"""

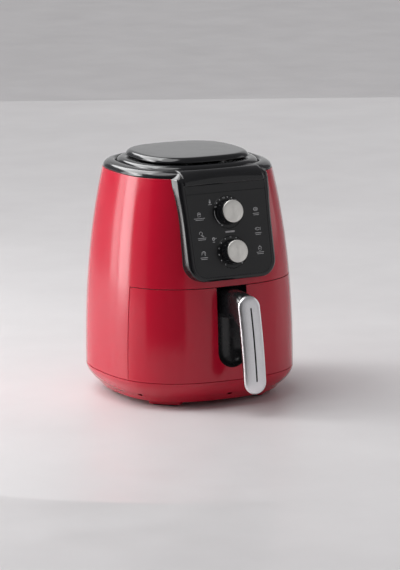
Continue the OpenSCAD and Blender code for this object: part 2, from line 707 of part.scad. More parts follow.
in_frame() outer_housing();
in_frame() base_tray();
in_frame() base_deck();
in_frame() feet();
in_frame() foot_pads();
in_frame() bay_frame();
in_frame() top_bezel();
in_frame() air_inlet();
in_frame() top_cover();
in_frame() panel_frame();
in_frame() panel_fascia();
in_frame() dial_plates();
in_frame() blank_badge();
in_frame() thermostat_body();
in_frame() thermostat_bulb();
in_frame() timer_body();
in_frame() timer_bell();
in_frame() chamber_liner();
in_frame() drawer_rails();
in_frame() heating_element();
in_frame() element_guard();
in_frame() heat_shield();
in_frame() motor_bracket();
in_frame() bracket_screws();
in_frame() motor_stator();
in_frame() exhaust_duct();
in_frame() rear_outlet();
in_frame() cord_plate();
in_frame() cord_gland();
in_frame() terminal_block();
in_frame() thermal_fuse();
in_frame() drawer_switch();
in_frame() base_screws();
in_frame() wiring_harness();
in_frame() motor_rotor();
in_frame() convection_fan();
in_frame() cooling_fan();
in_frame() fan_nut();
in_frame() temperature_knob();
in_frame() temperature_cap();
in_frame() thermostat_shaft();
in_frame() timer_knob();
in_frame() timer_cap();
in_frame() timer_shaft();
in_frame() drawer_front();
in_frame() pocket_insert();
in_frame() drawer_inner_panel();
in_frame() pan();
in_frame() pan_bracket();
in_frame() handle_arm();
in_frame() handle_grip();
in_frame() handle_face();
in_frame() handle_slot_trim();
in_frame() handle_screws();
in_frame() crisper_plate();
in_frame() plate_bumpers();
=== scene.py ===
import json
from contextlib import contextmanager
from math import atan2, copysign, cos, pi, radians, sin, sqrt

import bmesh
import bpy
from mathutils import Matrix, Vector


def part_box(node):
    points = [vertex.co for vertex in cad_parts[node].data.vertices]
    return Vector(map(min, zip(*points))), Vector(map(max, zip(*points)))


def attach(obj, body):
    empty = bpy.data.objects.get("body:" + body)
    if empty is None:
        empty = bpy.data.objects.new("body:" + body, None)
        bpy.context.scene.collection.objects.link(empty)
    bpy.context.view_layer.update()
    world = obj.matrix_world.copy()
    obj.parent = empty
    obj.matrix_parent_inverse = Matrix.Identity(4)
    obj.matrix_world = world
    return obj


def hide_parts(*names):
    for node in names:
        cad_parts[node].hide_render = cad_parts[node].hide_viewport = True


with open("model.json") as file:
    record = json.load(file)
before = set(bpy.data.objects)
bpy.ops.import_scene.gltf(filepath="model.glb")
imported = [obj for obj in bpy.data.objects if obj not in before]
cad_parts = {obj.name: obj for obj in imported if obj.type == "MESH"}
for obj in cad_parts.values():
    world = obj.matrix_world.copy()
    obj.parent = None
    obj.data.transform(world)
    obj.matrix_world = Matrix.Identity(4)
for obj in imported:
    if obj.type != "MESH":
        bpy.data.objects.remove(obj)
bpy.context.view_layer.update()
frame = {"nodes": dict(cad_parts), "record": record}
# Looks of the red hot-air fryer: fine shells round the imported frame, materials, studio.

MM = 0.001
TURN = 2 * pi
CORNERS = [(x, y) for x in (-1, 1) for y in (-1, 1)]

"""

REQUEST: Copy, from the material, each line that holds the string "imported".

COMPLETE RESPONSE:
imported = [obj for obj in bpy.data.objects if obj not in before]
cad_parts = {obj.name: obj for obj in imported if obj.type == "MESH"}
for obj in imported:
# Looks of the red hot-air fryer: fine shells round the imported frame, materials, studio.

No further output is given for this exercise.